System operators have only recently begun to work out cost allocation for new transmission within their footprints and a push at FERC for inter-regional cost allocation “has not gotten very far,” he said.
FERC Order 1000 was a step forward in inter-regional transmission planning and cost allocation but it has fallen short, AWEA’s Goggin agreed. “There is no effective mechanism for paying for lines between systems yet there is a huge amount of congestion and savings for consumers are being lost because of insufficient transmission between regions that would pay for itself.”
Yet “the speed and scale of adequate resource deployment depends critically on the speed of transmission deployment – especially across regions," AWEA argued in a recent FERC filing.
Wind on the Wire’s Soholt has been working with MISO on early stage overlay planning that would identify and combine “reliability needs and economic opportunities,” according to a recent presentation from the grid operator.

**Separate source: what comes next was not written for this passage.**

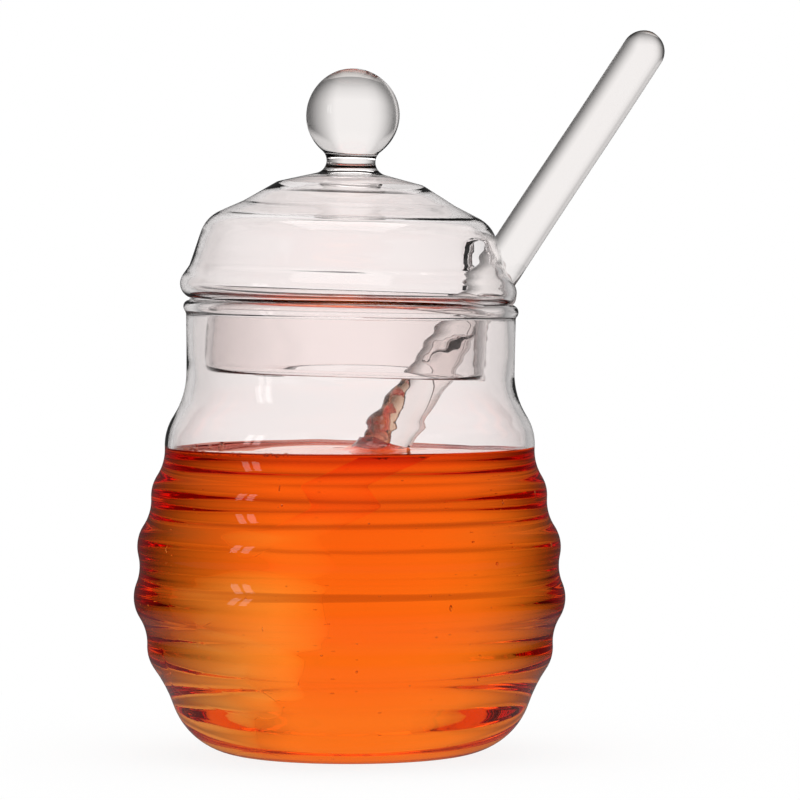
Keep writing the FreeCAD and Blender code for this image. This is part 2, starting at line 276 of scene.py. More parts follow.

“The transition the generation fleet is going through is one of the big drivers because an overlay would allow MISO flexibility while keeping the grid reliable,” Soholt said.
Allocating costs for new transmission will be challenging, she agreed. “But if MISO can show value over the long term in lowering wholesale prices or meeting public policy needs or allowing the flexibility to bring new resources online, it could build consensus for moving forward.”
Historically, transmission to deliver new generation was built to meet load growth but load growth today is flat, Soholt said. Now transmission will be added to reliably serve load while taking advantage of renewables to meet public policy needs while keeping costs low.
“Wind in the Midwest and solar in the Southwest are cost-effective now but all regions should be looking at adding renewables because wind and solar are soon going to be cost-effective in one way or another everywhere,” she said.
Like AWEA, WOW has argued to FERC that Order 1000 efforts to drive inter-regional transmission growth need to improve, Soholt said.
"We hope SPP and MISO will be able to incorporate an overlay into the 2017 that could produce candidate lines,” she said.